I believe that during FTF God drew the attention of each of us to a spiritual foundation that he laid in each of us at baptism - a foundation for our whole lives that remains unchanging and lasting. On it are built firmly those four evening themes of grace, reconciliation, healing and thanksgiving - which are in many way the qualities of Christian lifestyle, but I suspect that if we are really honest, these core values had been buried very deeply in each one of us for far too long.

If there was a point to Fan the Flame, it was to do with what the Church recalls today. For Pentecost, whilst being the birthday of the church, was not about God doing something new. The coming of Holy Spirit is the fulfillment of the promises of God made way back in history.

The scriptures tell us that, you can tell if something is of God, by the fruit that it bears. I am no gardener, but I do understand the principle - if we look after the plants and trees in our garden (sun and rain aside) - they will thrive. The fruit that FTF has borne seems good - 4 home study groups, a book discussion group, a number attending Finding the Way.

There are also some excellent new initiatives soon to be underway with the inauguration of a Pastoral Visiting Team, the training up of 2 people to take Holy Communion out to the sick and housebound. If that weren’t enough, I sense that we are now a church with a renewed sense of God-given purpose and vision, a church who is beginning to see it’s life rooted in God’s mission, a church prepared to share her faith in word and action, a church where we are individually beginning to answer God’s call ourselves in new ways. This sermon is starting to sound more and more like my Vicar’s report for the AGM! The DCC and I are genuinely excited at what God is doing amongst us, but all of this is coming about not because of it’s newness or how exciting it is, but simply due to our willingness corporately and individually to say ‘yes’ when Jesus says ‘follow me.’

Friends, what we remember today happening in that upper room, has also begun to happen amongst us. The coming of the spirit on those first disciples of Jesus transformed their lives and revolutionized their faith. From a group of followers came a group of leaders of the church by the spirit. From a group of listeners and learners came speakers and evangelists and teachers by the spirit. The Holy Spirit has transformed lives here is similar ways and you will have your own stories to tell. Don Evans and Beverley Platten’s stories...

The Holy Spirit did not run out on that first Pentecost. Jesus promised that the spirit would witness to Him, testifying to him and all that he had done said and taught, but the Spirit as Comforter would also stir the disciples to testify to what they themselves have seen and heard. As Paraclete, he will do for the disciples all that Jesus has done, not condemning the world but offering it salvation through them, calling people to examine their actions and lives and have them judged and transformed according to God’s standards. The Holy Spirit does not just transform bread and wine into the body and blood of christ at the Eucharist - he changes lives today.

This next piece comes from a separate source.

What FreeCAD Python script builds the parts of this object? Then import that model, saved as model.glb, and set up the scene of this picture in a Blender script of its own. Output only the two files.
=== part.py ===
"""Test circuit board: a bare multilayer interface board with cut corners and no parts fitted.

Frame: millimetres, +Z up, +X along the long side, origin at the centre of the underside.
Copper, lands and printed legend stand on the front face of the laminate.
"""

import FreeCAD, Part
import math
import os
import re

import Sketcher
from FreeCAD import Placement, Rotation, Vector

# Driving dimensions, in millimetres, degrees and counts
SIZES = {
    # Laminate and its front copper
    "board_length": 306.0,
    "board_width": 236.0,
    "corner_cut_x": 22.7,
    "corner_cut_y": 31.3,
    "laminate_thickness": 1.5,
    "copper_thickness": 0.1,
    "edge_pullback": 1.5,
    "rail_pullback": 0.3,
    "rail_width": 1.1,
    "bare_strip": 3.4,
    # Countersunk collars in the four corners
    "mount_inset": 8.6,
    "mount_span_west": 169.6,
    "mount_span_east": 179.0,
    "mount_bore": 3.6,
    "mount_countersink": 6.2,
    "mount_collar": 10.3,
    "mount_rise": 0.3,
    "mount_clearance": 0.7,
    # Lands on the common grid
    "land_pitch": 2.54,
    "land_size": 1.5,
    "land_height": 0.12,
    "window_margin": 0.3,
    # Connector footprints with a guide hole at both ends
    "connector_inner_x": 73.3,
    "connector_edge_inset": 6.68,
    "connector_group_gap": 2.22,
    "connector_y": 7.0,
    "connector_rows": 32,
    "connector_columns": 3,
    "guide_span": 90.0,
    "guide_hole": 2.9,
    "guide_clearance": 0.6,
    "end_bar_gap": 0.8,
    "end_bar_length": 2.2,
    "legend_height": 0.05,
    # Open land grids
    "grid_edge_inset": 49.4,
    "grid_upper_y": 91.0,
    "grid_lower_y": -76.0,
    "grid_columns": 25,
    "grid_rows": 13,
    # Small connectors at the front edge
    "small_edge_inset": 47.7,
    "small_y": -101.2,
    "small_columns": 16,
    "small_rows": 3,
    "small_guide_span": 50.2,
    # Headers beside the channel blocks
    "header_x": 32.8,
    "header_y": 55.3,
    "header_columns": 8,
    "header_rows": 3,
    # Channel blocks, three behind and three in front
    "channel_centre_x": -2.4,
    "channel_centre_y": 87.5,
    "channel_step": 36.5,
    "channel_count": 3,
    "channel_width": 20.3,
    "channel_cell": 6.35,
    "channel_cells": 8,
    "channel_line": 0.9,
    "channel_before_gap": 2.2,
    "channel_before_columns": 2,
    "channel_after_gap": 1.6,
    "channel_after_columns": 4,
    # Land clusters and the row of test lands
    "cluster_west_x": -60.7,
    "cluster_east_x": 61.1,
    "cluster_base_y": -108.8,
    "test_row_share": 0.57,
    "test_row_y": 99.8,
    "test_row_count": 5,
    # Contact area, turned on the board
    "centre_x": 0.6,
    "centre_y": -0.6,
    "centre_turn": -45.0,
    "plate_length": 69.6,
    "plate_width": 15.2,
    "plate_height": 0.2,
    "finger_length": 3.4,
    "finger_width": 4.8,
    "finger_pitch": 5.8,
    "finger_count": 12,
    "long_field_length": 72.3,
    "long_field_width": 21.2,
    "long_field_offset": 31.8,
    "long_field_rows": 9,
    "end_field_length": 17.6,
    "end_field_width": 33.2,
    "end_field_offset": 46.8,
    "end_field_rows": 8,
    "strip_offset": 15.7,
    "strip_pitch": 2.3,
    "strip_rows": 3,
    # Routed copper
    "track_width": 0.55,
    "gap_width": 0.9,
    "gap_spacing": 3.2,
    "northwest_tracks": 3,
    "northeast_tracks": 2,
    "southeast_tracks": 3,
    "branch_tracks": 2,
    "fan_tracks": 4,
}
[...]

FTF was in some sense just the catalyst to fulfilling thezs promises of God here. Over the last year I see a church becoming more and more confident that it is loved by God, and more and more confident in her faith in Him. The coming of God’s Holy Spirit on those first disciples transformed them from being frightened behind locked doors, to becoming a community of living faith, a family with values and responsibilities which we are called to share.

Today as we look back, Paul offers us a challenge. Having received God’s spirit at baptism, and had our faith renewed during FTF we must not slip back ito our old ways. Through faith and the spirit we are not just a gathering of people but a family of faith - young and old - brothers and sisters with Jesus with one father in heaven. This is not just true of our worship here on Sunday but our socialising together. The word family refers to the Christian family - all of us. We gather as family though for a reason, and here is the real challenge, we gather to be glorified by God by faith through the power of the spirit. We are a family to revel the glory of God. This means that the way we behave with one another, the things we do, the things we say, the way we handle conflict must reflect the glory of God and honouring to him.

Friends, the Holy Spirit did not run out on that first Pentecost, nor did it stop this time last year. Jesus promised that the spirit would witness to Him, testifying to him and all that he had done said and taught, but the Spirit as Comforter would also stir the disciples to testify to what they themselves have seen and heard. Friends God is stirring us still.